Percentage of valid English words: 33.93%


## Task 4: Export the Trigram Model as JSON

In this task, we will export the trigram model created in Task 1 into a JSON file format. The JSON format will allow us to save the model in a structured and readable format that can be easily shared or used in other applications.
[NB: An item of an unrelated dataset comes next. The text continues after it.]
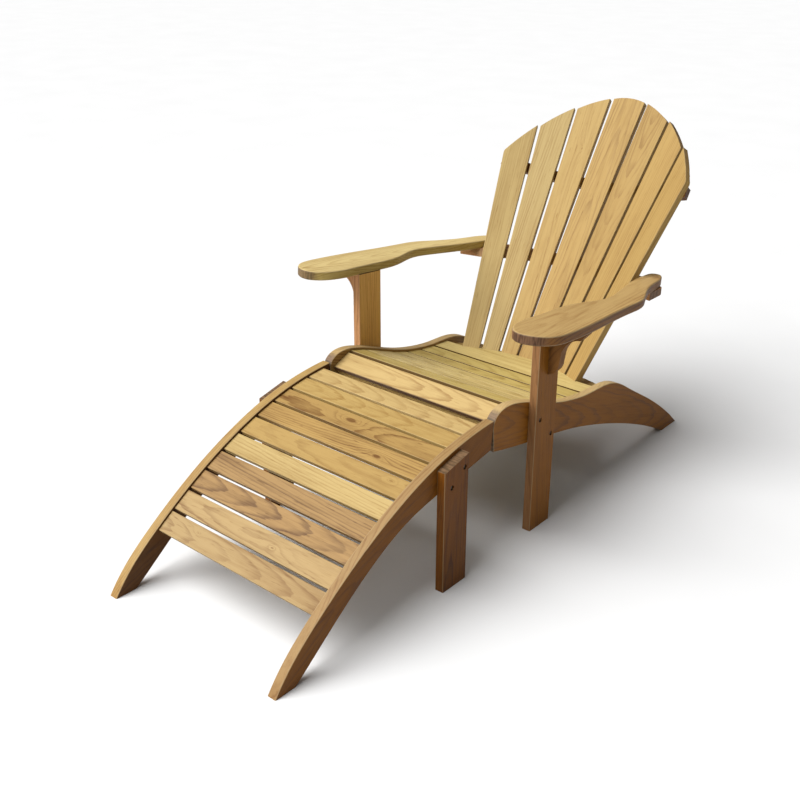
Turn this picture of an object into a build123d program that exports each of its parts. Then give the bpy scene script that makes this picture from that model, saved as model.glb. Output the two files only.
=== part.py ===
from build123d import *
from math import cos, degrees, radians, sin, tan
import os

os.makedirs("parts", exist_ok=True)

# An adirondack chair in teak with its free-standing footrest, in millimetres.
# +Z is up and the sitter faces -Y, so the sitter's left is +X. The origin is on the ground
# under the middle of the set. Every Y below is measured from the front end of the chair's
# side rails, and the sketch planes carry it to its place.

SEAT_FRONT_Y = -143.2        # front end of the chair's side rails
RAIL_OUTER = 270.0           # half of the width over the side rails
RAIL_THICK = 24.0
RAIL_INNER = RAIL_OUTER - RAIL_THICK
LEG_THICK = 23.0
LEG_WIDTH = 84.0
LEG_OUTER = RAIL_OUTER + LEG_THICK
EDGE_ROUND = 2.5             # rounding of the boards' edges

# Slats of the seat and of the footrest, which lie between the side rails
SLAT_LENGTH = 2 * RAIL_INNER
SLAT_THICK = 12.0
SLAT_ROUND = 1.5
SLAT_RECESS = 7.0            # how far the slats lie below the tops of the rails
SEAT_SLATS = 6
SEAT_SLAT_WIDTH = 54.0
SEAT_SLAT_PITCH = 60.2
SEAT_SLAT_START = 4.5        # from the rear of the front board to the first slat
FOOT_SLATS = 10
FOOT_SLAT_WIDTH = 53.0
FOOT_SLAT_PITCH = 60.5
FOOT_SLAT_START = 22.0       # from the high end of the footrest's rails to the first slat

# Arms
ARM_THICK = 23.0
ARM_ROUND = 3.5
ARM_SLOPE = radians(4.87)    # the arms fall towards the back
LEG_FRONT = 135.0            # front edge of the chair's legs
ARM_HEIGHT = 543.0           # underside of the arms at the legs' front edge

# The back: flat slats laid round the inside of a cone, so that they fan out and hollow
BACK_APEX = Vector(0, SEAT_FRONT_Y - 101.5, -661)
BACK_LEAN = radians(34.45)   # lean of the middle slat, from upright
CONE_HALF_ANGLE = radians(19.94)
SLAT_TURN = 8.5              # degrees round the cone from one slat to the next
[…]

### Step 1: Create the Export Function

Next, we will define a function called `export_trigram_model_to_json()` that takes the trigram model and a file path as parameters. This function will convert the trigram model into JSON format and save it as `trigrams.json` in our project.


In [19]:
def export_trigram_model_to_json(trigram_model, file_path='trigrams.json'):
    """
    Exports the trigram model to a JSON file.
    
    :param trigram_model: The trigram model to be exported
    :param file_path: The file path where the JSON file will be saved (default: 'trigrams.json')
    """
    with open(file_path, 'w') as json_file:
        json.dump(trigram_model, json_file, indent=4)  # Export trigram model to JSON with indentation for readability


### Step 2: Save the Trigram Model as `trigrams.json`

We will now call the `export_trigram_model_to_json()` function to save our trigram model as a JSON file named `trigrams.json`. This file will be saved in the root directory of our project.


In [20]:
# Assuming the trigram_model from Task 1 is available
export_trigram_model_to_json(trigram_model, 'trigrams.json')
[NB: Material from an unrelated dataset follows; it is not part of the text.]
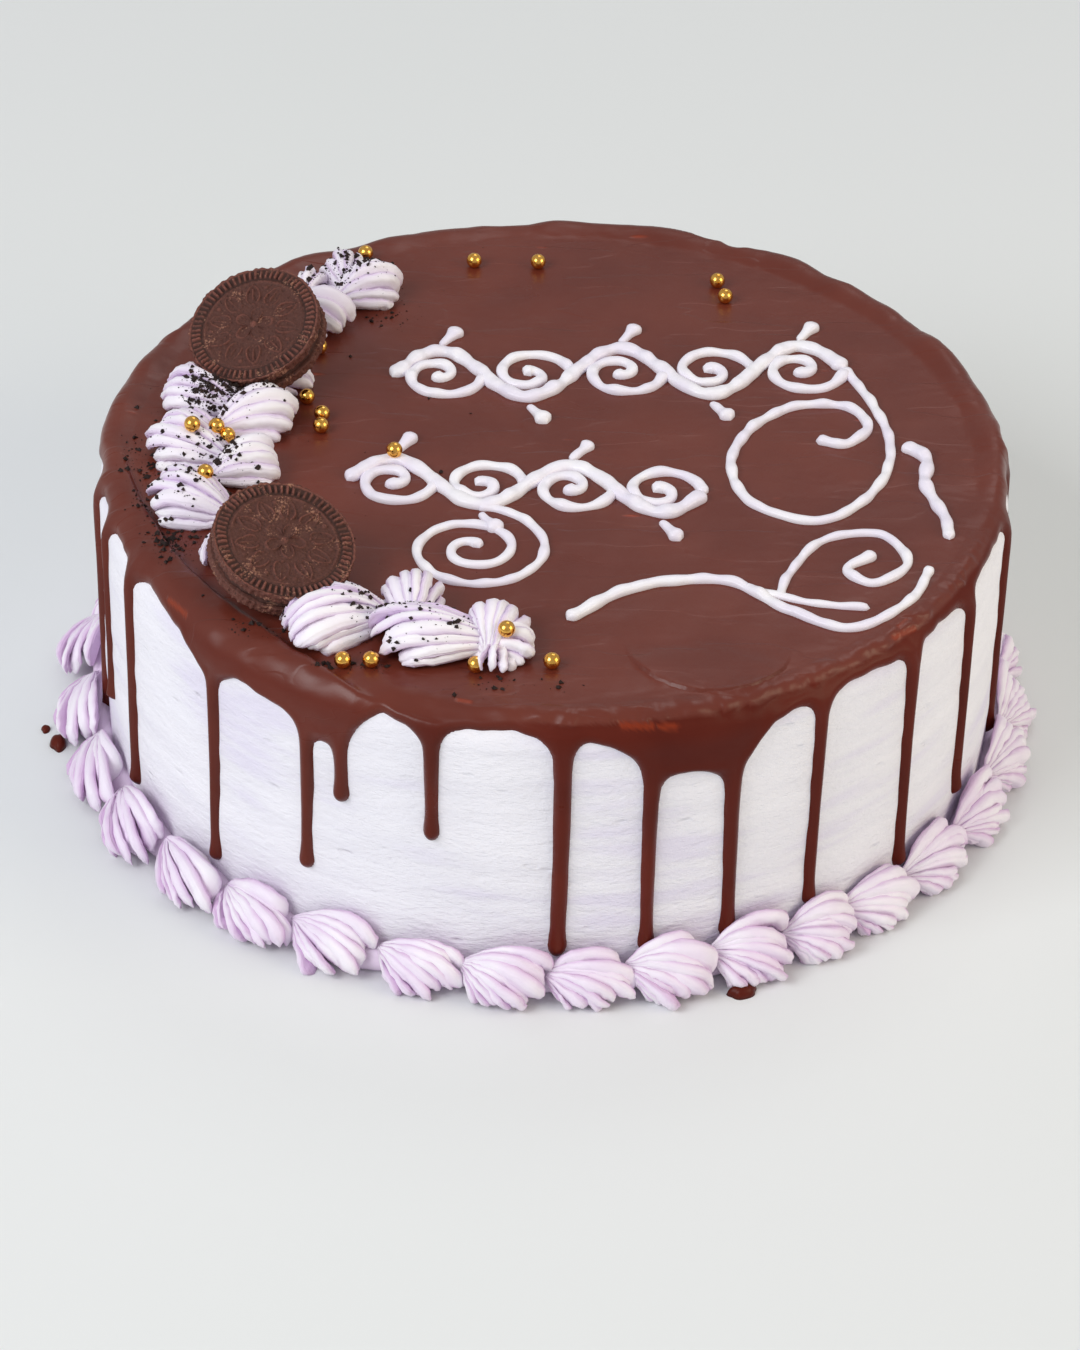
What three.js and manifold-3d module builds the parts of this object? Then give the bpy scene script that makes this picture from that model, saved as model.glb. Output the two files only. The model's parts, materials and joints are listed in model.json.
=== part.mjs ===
// Drip cake: a round frosted cake, uncut, with a chocolate ganache top that runs down the side in drips,
// a border of piped cream shells round its foot, a crescent of piped shells on top with two chocolate
// sandwich biscuits leaning on them, piped scrollwork and gold sugar pearls.
// Millimetres, +Z up. The origin is the middle of the cake's flat base; the front faces -Y.

import * as THREE from 'three';
import { mergeVertices } from 'three/addons/utils/BufferGeometryUtils.js';
import Module from 'manifold-3d';

const wasm = await Module();
wasm.setup();

// ---------------------------------------------------------------- driving dimensions

const GAP = 0.35; // clearance kept between two pieces that touch
const SIMPLIFY = 0.05; // how far a surface may move when faces in one plane are joined
const CAKE = { radius: 147, height: 99, rim: 9, rimSteps: 2, segments: 64 };
const GANACHE = {
  thickness: 1.9, edge: 1.2, // over the top and at the lower edge
  rimEase: 0.95, edgeEase: 0.3, // how much more it clears the frosting inside the rim and at the lower edge
  dripThickness: 2.6, dropLength: 4, // at the middle of a drip, and from its fullest place to its tip
  flank: 4.5, arch: 6, // how wide and how far the edge sags beside a drip
  wideGap: 20, // a window between two drips wide enough for a middle point
  lastRow: 0.93, // share of a short hang that lies above the last row of points
  lastFull: 0.9, bulge: 0.95, // shares of a hang between which it is still of full thickness
};
// Across a drip: place in half widths, share of its thickness, how far its end lies above the tip.
const DRIP_SECTION = [[-0.78, 0.62, 1.6], [0, 1, 0], [0.78, 0.62, 1.6]];
const PEARL_RADIUS = 2.5;
const BISCUIT = {
  radius: 22.5, wafer: 4, filling: 2.8, fillingInset: 1.8, bevel: 0.6,
  tilt: 17, // how far the whole biscuit leans (degrees)
  segments: 32,
};
const SHELL = { ridges: 6, ridgeRise: 0.06, valleyDepth: 0.16, scallop: 0.05, widest: 0.6 };

// Drips that show from the front: angle (degrees), height of the tip, width, and how far past the start
// of the rounded rim the chocolate hangs just after this drip and just before the next one.
const FRONT_DRIPS = [
  [187.0, 19, 4.0, 8, 8],
  [195.8, 28, 4.2, 8, 8],
  [206.2, 19, 4.6, 8, 15],
  [225.3, 19, 4.6, 18, 15],
  [240.0, 29, 5.0, 22, 22],
  [244.7, 60, 4.8, 9, 8],
  [256.3, 53, 4.8, 8, 8],
  [271.7, 19, 6.6, 10, 15],
  [282.4, 19, 4.8, 24, 26],
  [292.6, 19, 5.8, 21, 10],
  [304.1, 19, 4.6, 11, 10],
  [319.4, 19, 5.0, 10, 8],
  [332.7, 20, 4.6, 8, 8],
  [350.1, 19, 4.2, 8, 10],
];
const BACK_DRIPS = { count: 12, sway: 5, tip: [19, 70], width: [4.2, 6.4], hang: [8, 20] };

// Foot border: middle angles of the shells from the left side round the front to the right side,
// and the number of shells that fill the rest of the ring evenly.
const FRONT_SHELLS = [
  173.4, 186.7, 199.2, 211.3, 223.0, 233.5, 244.6, 255.6, 265.6, 275.2,
  285.0, 295.0, 304.4, 313.5, 324.5, 335.6, 347.0, 358.1,
];
const BACK_SHELLS = 15;
const BORDER = { width: 15.5, height: 18, lengthShare: 0.97, tailHeight: 8.5 };

// Crescent on the top: tail point, heading of the fan (degrees), length, width, height, bend (degrees).
const CRESCENT = [
  { name: 'crescent_shell_01', tail: [-113, 18], heading: 128, length: 25, width: 21, height: 13, bend: 18 },
  { name: 'crescent_shell_02', tail: [-107, 22], heading: 28, length: 29, width: 17, height: 12, bend: 6 },
  { name: 'crescent_shell_03', tail: [-108, 3], heading: 18, length: 27, width: 21, height: 14, bend: 12 },
  { name: 'crescent_shell_04', tail: [-113, -4], heading: 162, length: 21, width: 25, height: 13, bend: -8 },
  { name: 'crescent_shell_05', tail: [-107, -25], heading: 24, length: 23, width: 22, height: 13, bend: 10 },
  { name: 'crescent_shell_06', tail: [-105, -39], heading: 170, length: 25, width: 25, height: 13, bend: -9 },
  { name: 'crescent_shell_07', tail: [-84, -60], heading: 190, length: 27, width: 20, height: 13, bend: 0 },
  { name: 'crescent_shell_08', tail: [-52, -108], heading: 162, length: 29, width: 24, height: 14, bend: 0 },
  { name: 'crescent_shell_09', tail: [-41, -102], heading: 97, length: 23, width: 19, height: 14, bend: 0 },
  { name: 'crescent_shell_10', tail: [-17, -114], heading: 184, length: 33, width: 20, height: 13, bend: -8 },
  { name: 'crescent_shell_11', tail: [-9, -118], heading: 106, length: 26, width: 22, height: 13, bend: 8 },
  { name: 'crescent_shell_12', tail: [-72, 83], heading: 24, length: 23, width: 21, height: 13, bend: 10 },
  { name: 'crescent_shell_13', tail: [-74, 91], heading: 96, length: 25, width: 20, height: 13, bend: 0 },
  { name: 'crescent_shell_14', tail: [-90, 78], heading: -24, length: 20, width: 17, height: 13, bend: 0 },
  { name: 'crescent_shell_15', tail: [-90, 88], heading: 120, length: 15, width: 12, height: 10, bend: 0 },
  { name: 'crescent_shell_16', tail: [-108, 40], heading: 50, length: 30, width: 22, height: 16, bend: 0 },
];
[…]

### Step 3: Verify the JSON File

After exporting the trigram model, we will verify that `trigrams.json` was created successfully and contains the expected data. Open `trigrams.json` in the Explorer to inspect its contents and ensure the format is correct.


In the Explorer tab, right-click on trigrams.json and select Open.

The file should display the trigram model in JSON format, with trigrams as keys and their counts as values.